— Provided records —
________________________
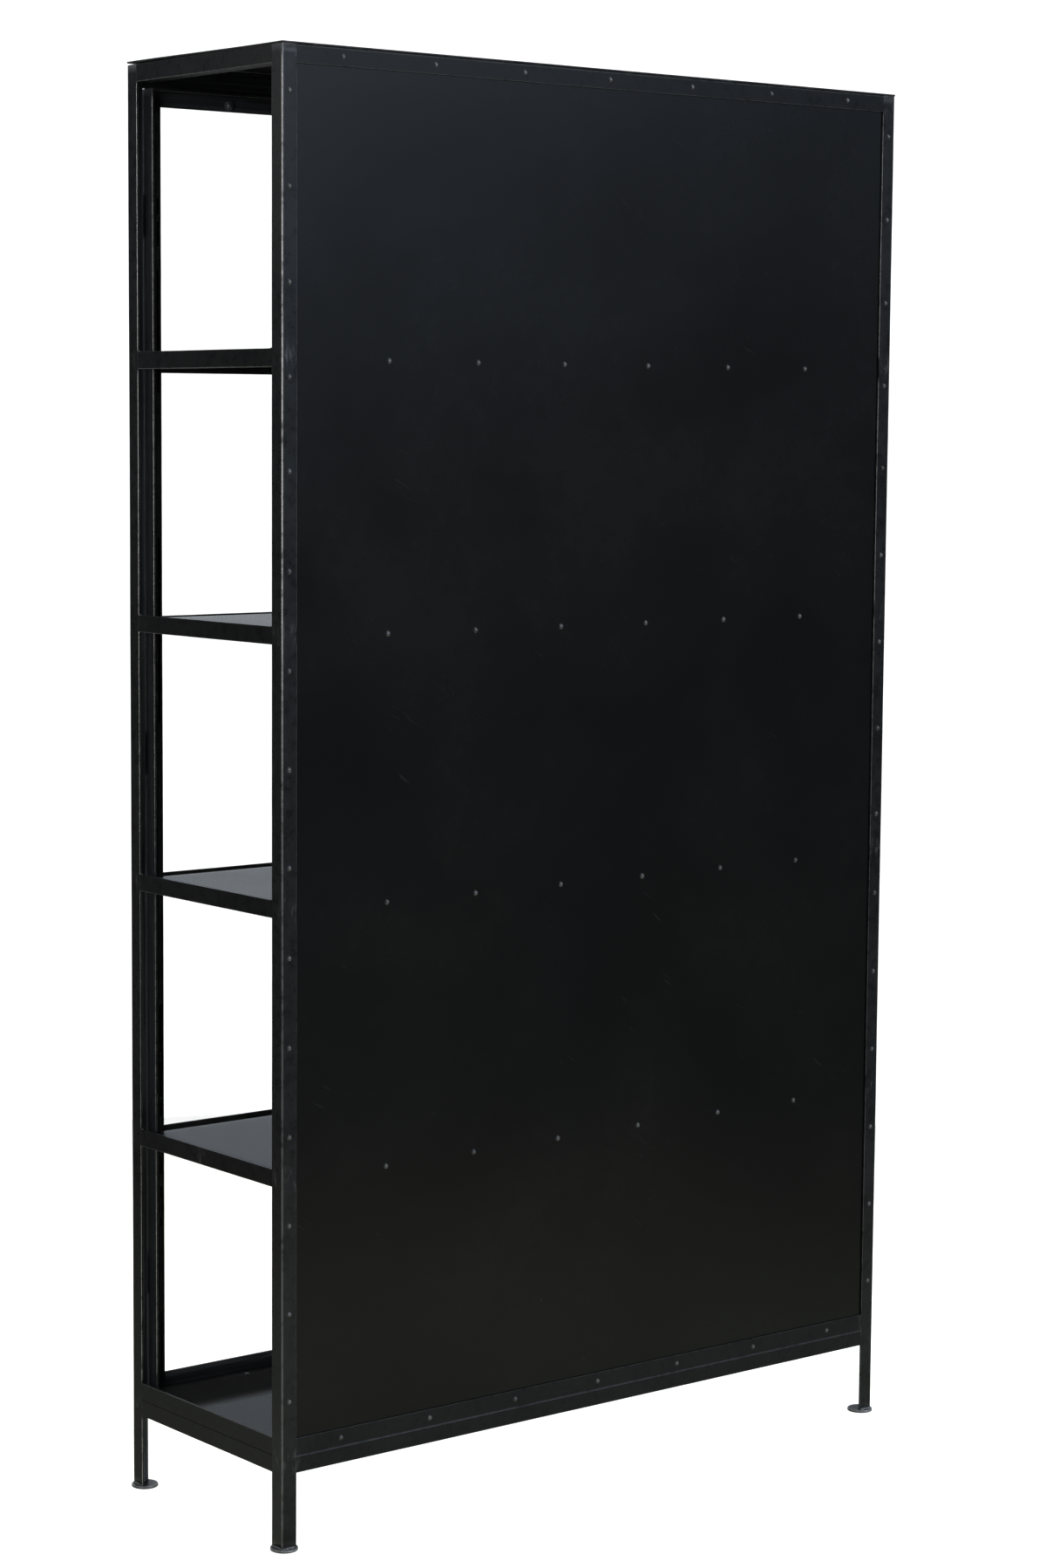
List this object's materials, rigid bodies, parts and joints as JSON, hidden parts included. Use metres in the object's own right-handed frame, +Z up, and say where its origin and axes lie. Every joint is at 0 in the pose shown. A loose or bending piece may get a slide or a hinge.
________________________
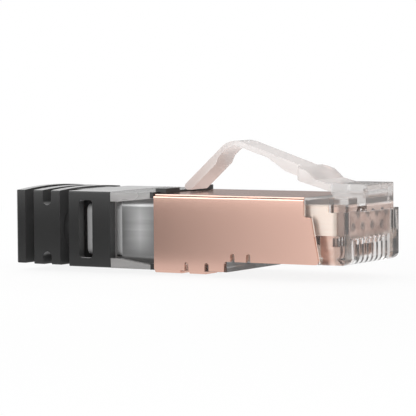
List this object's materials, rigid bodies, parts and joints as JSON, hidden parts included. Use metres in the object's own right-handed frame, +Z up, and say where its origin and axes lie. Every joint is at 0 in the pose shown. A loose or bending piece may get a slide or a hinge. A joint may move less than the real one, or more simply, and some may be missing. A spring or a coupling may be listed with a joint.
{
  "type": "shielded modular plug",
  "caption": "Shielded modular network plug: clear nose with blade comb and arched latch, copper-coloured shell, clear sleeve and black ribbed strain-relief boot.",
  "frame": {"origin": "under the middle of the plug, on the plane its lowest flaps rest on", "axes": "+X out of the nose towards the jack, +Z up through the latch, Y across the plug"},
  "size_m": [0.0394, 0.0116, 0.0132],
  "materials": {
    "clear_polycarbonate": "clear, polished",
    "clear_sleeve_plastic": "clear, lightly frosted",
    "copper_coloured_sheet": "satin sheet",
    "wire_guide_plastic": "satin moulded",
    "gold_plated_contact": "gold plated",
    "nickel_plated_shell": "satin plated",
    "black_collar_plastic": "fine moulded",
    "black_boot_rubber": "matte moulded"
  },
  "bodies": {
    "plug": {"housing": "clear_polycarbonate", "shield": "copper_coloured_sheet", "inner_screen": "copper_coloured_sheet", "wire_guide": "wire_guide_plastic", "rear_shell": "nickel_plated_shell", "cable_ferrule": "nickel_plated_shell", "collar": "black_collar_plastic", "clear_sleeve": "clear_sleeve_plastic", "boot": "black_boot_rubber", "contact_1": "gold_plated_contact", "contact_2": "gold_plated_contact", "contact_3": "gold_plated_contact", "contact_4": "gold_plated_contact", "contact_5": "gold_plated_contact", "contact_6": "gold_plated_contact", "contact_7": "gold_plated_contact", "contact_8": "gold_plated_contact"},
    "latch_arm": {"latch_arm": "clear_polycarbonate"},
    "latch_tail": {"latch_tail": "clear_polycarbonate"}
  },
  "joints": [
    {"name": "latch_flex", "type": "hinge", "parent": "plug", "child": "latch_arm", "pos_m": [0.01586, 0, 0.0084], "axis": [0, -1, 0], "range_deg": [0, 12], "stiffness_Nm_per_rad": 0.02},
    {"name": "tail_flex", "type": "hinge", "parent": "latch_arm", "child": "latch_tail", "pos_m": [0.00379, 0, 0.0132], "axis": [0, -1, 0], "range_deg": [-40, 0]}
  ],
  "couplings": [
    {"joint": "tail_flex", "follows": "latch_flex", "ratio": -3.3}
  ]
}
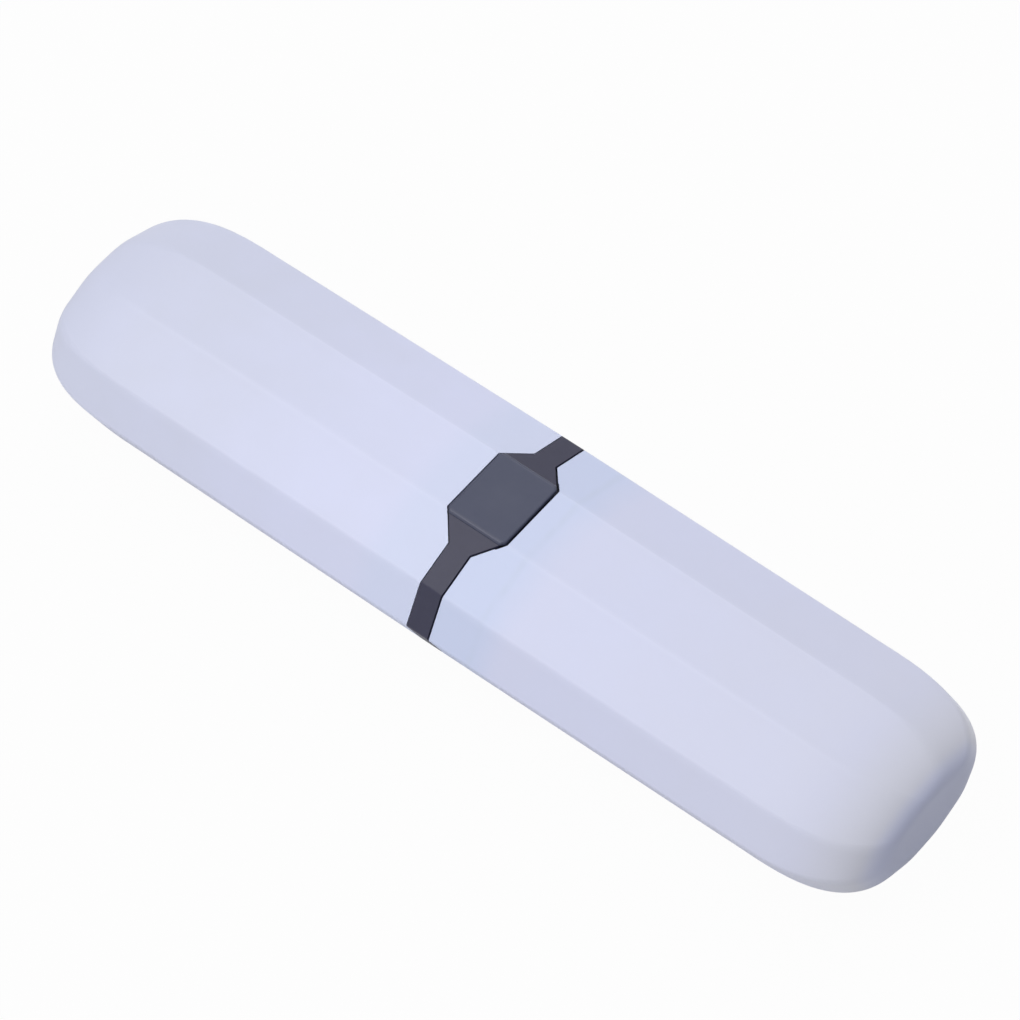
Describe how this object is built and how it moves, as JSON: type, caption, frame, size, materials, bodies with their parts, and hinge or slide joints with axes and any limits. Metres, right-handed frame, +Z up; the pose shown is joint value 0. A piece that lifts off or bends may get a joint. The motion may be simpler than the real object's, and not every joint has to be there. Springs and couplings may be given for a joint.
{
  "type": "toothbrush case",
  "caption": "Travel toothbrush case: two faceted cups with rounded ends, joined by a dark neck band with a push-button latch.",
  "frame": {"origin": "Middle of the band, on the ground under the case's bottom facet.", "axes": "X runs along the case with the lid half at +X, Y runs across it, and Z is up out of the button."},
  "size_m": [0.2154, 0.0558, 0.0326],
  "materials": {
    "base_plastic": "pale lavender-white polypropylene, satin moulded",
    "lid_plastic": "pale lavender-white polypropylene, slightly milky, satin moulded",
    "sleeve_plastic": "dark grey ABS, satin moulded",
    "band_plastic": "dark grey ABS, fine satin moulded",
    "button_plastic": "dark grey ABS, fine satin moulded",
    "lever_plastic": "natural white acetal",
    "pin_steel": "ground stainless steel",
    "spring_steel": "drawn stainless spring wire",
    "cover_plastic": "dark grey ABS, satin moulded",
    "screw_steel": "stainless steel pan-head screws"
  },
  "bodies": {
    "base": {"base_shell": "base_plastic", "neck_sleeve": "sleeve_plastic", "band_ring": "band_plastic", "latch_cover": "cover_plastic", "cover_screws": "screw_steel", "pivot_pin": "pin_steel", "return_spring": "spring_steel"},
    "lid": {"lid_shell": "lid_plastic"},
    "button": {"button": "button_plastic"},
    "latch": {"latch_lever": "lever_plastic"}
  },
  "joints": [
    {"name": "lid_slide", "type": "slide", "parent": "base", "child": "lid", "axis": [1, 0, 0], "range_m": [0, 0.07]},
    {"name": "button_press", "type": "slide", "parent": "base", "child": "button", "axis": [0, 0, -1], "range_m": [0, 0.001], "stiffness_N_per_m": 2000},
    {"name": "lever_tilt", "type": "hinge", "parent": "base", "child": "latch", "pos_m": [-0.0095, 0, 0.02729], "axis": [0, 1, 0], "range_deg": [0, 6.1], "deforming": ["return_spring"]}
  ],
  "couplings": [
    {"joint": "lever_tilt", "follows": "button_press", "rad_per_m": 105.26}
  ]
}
________________________
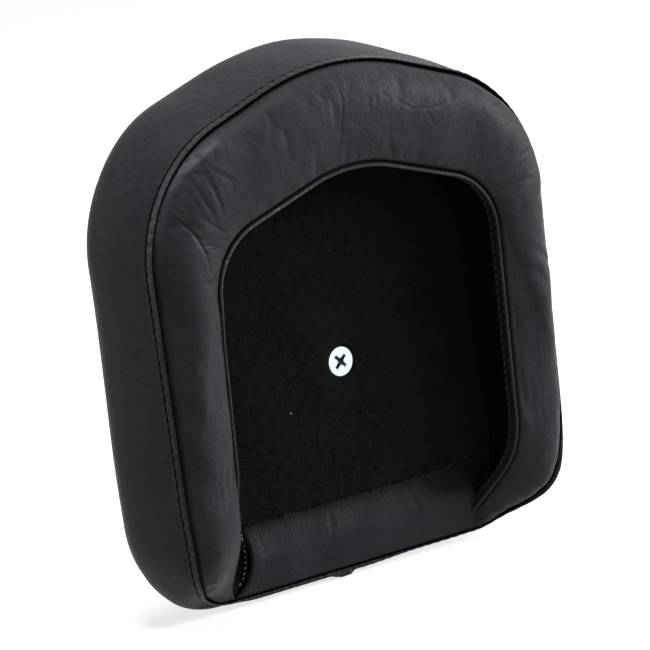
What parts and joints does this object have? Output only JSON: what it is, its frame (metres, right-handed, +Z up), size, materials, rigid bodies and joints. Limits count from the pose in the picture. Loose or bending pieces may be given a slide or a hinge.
________________________
— Problem to work on —
In the records above, locate every line with the string "handed" and copy it.

— Completed task —
List this object's materials, rigid bodies, parts and joints as JSON, hidden parts included. Use metres in the object's own right-handed frame, +Z up, and say where its origin and axes lie. Every joint is at 0 in the pose shown. A loose or bending piece may get a slide or a hinge.
List this object's materials, rigid bodies, parts and joints as JSON, hidden parts included. Use metres in the object's own right-handed frame, +Z up, and say where its origin and axes lie. Every joint is at 0 in the pose shown. A loose or bending piece may get a slide or a hinge. A joint may move less than the real one, or more simply, and some may be missing. A spring or a coupling may be listed with a joint.
Describe how this object is built and how it moves, as JSON: type, caption, frame, size, materials, bodies with their parts, and hinge or slide joints with axes and any limits. Metres, right-handed frame, +Z up; the pose shown is joint value 0. A piece that lifts off or bends may get a joint. The motion may be simpler than the real object's, and not every joint has to be there. Springs and couplings may be given for a joint.
What parts and joints does this object have? Output only JSON: what it is, its frame (metres, right-handed, +Z up), size, materials, rigid bodies and joints. Limits count from the pose in the picture. Loose or bending pieces may be given a slide or a hinge.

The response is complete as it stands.